外国人労働者が再入国した場合の継続勤務期間計算方法
- 「継続勤務期間」とは同じ雇用主と継続的に使用従属関係を維持しながら労務を提供することをいい、雇用主の承認を得て一時的に休職状態にあるときもこれに含まれます(雇用労働部「労働者退職給付保障法質疑応答集」48-49面参照)。
· 出国前に事業主が労働者を雇用し続けることを前提条件として「再入国就業活動申告書」を作成し、使用従属関係を維持しながら雇用主の承認を得て労働者が一定期間出国した後、再入国して勤務を続けたのであれば、継続勤務期間に含まれます。
· ただし、労使当事者間に実際の労務提供がなくなる「自主出国」の期間については、自主出国の時点で労働関係が終了し、再入国して仕事を始める時点から労働関係が新しく始まると決めたのであれば、それに従って判断しなければなりません。
職種を変更した場合の継続勤務期間計算方法
- 同じ事業場で初めは日雇いとして働き、のちに正社員または技能職に任用されて継続勤務した労働者の退職金計算上の継続勤務年数を判断するには、具体的な事実関係を総合的に考慮しなければなりません(雇用労働部「労働者退職給付保障法質疑応答集」49-50面参照)。

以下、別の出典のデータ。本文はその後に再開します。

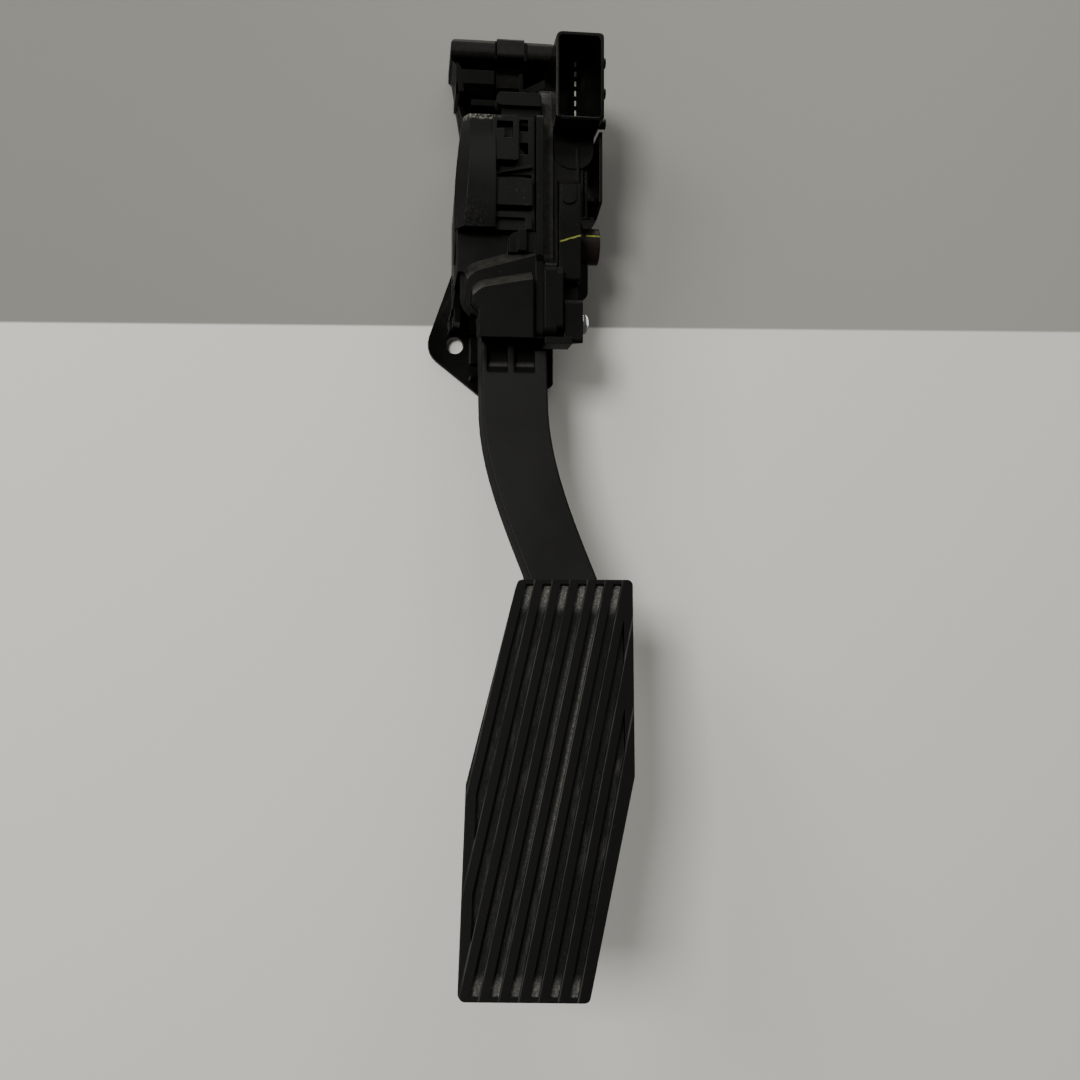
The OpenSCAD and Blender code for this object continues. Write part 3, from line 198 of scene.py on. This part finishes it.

· 労働者が自発的に日雇いを辞める意思表示を行ってこれを受理され、その後で正社員または技能職として働くために試験を受けるなどの任用手続きを経たのであれば、労働関係は有効に断絶したとみることができます。
· ただし、日雇いの雇用関係を維持したまま特別採用手続きを踏んで採用が確定した後、日雇いの退職届を提出して正社員または技能職として採用されたのであれば、日雇いから正社員または技能職に職種変更したにすぎないため、労働関係が有効に断絶したとみることはできません。